Lima dari mereka yang didakwa atas penyerangan itu menyaksikan dakwaan mereka diturunkan menjadi “penganiayaan berat” terhadap tahanan pada hari Minggu, ketika mereka muncul di luar Mahkamah Agung Israel mengenakan penutup wajah untuk menyembunyikan identitas.
Pengacara para tersangka, Moshe Polsky, mengatakan kepada wartawan bahwa kliennya tidak dapat mengharapkan persidangan yang adil karena adanya kebocoran informasi, dengan menyatakan “roda tidak dapat diputar mundur” dan bahwa, akibatnya, proses penuntutan telah ternoda.
Salah satu tersangka, yang enggan disebutkan namanya, menggambarkan dirinya dan rekan-rekan tersangka sebagai patriot setia yang secara keliru menjadi sasaran sistem hukum yang mereka anggap merongrong pengabdian mereka. “Kami tahu kami harus membela negara [setelah serangan 7 Oktober],” ujarnya.
“Sejak hari itu, puluhan pejuang masih berjuang untuk keadilan bukan di medan perang, melainkan di ruang pengadilan.”
Namun bagi para pengamat seperti jurnalis Noy, hampir tidak ada kaitannya dengan keadilan dalam saga tuduhan, tudingan balik, dan penyembunyian yang telah mengaburkan kasus pemerkosaan brutal terhadap seorang tahanan dalam penahanan Israel.
“Bagi kedua belah pihak, ini semua tentang sistem dan tidak ada hubungannya dengan korban Palestina,” ia merefleksikan.
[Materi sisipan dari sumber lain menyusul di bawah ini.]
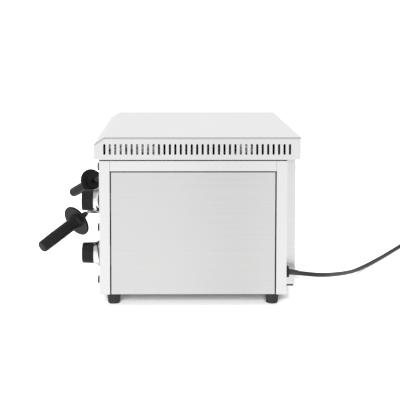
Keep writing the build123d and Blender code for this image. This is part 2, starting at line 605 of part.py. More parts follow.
# ---------------------------------------------------------------- power cord
# It leaves the gland, comes down to the table and ends in a neat coil with its plug.
CORD_ROUTE = [
    (270.0, CORD_START, CORD_EXIT_Z),
    (270.0, REAR + 42.0, 54.2),
    (263.0, REAR + 61.0, 50.9),
    (245.5, REAR + 81.0, 46.3),
    (205.4, REAR + 103.0, 37.0),
    (138.0, REAR + 136.5, 22.6),
    (53.0, REAR + 173.0, 6.4),
    (-34.0, REAR + 228.5, 4.2),
    (-132.0, REAR + 288.0, 4.2),
    (-223.3, REAR + 341.7, 4.2),
]
CORD_R = CORD_D / 2


def route_radii(points):
    """The largest tangent arc that each corner's two runs allow."""
    radii = []
    for a, b, c in zip(points, points[1:], points[2:]):
        before, after = Vector(*b) - Vector(*a), Vector(*c) - Vector(*b)
        turn = radians(before.get_angle(after))
        radii.append(0.45 * min(before.length, after.length) / tan(turn / 2))
    return radii


CORD_RADII = route_radii(CORD_ROUTE)
print("cord corner radii, in diameters:", [round(r / CORD_D, 1) for r in CORD_RADII])
with BuildPart() as power_cord:
    wire_along(CORD_ROUTE, CORD_RADII, CORD_R)
with BuildLine() as cord_line:
    FilletPolyline(*CORD_ROUTE, radius=CORD_RADII)
cord_length = sum(edge.length for edge in cord_line.edges())
print("cord tube length", round(cord_length, 1),
      "volume over section times length", power_cord.part.volume / (pi * CORD_R**2 * cord_length))
save(power_cord, "power_cord")

# The coil's turns lie at this middle radius, a cord's width either side of it, two layers high.
COIL_R, COIL_LAYERS_H = 50.4, 17.2
tangent = Vector(*CORD_ROUTE[-1]) - Vector(*CORD_ROUTE[-2])
heading = Vector(tangent.X, tangent.Y, 0).normalized()
coil_centre = Vector(*CORD_ROUTE[-1]) + Vector(heading.Y, -heading.X, 0) * (COIL_R + CORD_R)
with BuildPart() as cord_coil:
    with BuildSketch(Plane(origin=(coil_centre.X, coil_centre.Y, 0))):
        Circle(COIL_R + CORD_D + 0.4)
        Circle(COIL_R - CORD_D - 0.4, mode=Mode.SUBTRACT)
    extrude(amount=COIL_LAYERS_H)
save(cord_coil, "cord_coil")

PLUG_R = 19.0
PLUG_Z = PLUG_R + 0.1
tail_y = coil_centre.Y + COIL_R
tail_start = (coil_centre.X + 28, tail_y, 15.6)
plug_entry = (coil_centre.X + 62, tail_y, PLUG_Z)
with BuildPart() as cord_tail:
    rod(tail_start, plug_entry, CORD_R)
save(cord_tail, "cord_tail")

with BuildPart() as mains_plug:
    with BuildSketch(Plane(origin=plug_entry, x_dir=(1, 0, 0), z_dir=(0, -1, 0))):
        with BuildLine():
            Polyline((0, 0), (0, 5.6), (22, 7.4), (24, 12.0), (38, PLUG_R - 1), (44, PLUG_R),
                     (60, PLUG_R), (60, 0), close=True)
        make_face()
    revolve(axis=Axis(plug_entry, (1, 0, 0)))
    fillet(mains_plug.edges().filter_by(GeomType.CIRCLE).group_by(Axis.X)[-1], 1.5)
save(mains_plug, "mains_plug")

with BuildPart() as plug_pins:
    pin_root = plug_entry[0] + 60
    for y in around(tail_y, 9.5):
        rod((pin_root, y, PLUG_Z), (pin_root + 19, y, PLUG_Z), 2.4)
    fillet(plug_pins.edges().group_by(Axis.X)[-1], 1.2)
save(plug_pins, "plug_pins")
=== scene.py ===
"""A countertop infrared pizza oven in a studio: steel, foil, phenolic handles and a mains cord."""

from math import cos, e, hypot, pi, radians, sin

import bmesh
import bpy
from mathutils import Matrix, Vector, noise

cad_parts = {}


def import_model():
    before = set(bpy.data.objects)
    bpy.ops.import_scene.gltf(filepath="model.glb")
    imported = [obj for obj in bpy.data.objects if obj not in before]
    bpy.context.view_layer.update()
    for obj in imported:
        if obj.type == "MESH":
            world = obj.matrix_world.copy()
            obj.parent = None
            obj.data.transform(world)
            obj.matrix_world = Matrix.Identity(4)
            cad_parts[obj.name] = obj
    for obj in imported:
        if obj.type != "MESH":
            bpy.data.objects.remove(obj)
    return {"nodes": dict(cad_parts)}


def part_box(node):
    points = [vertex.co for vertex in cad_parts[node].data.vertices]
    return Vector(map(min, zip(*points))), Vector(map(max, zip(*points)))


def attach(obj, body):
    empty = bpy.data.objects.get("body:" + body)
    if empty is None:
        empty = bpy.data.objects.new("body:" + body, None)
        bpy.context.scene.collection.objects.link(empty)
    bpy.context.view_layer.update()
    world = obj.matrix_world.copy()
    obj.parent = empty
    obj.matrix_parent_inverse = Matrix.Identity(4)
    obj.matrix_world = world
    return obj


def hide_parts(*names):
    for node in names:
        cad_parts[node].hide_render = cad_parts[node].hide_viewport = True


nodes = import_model()["nodes"]
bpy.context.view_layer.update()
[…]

“Satu pihak memandangnya sebagai [tentang] elite lama yang melindungi diri mereka sendiri, dan pihak lain tentang menjaga institusi negara,” kata Noy. “Tapi jangan lupa, institusi-institusi inilah yang perlu mereka lindungi untuk melanjutkan penyalahgunaan terhadap warga Palestina. Ini adalah pembelaan yang mereka ajukan setiap kali dikritik dari luar negeri.”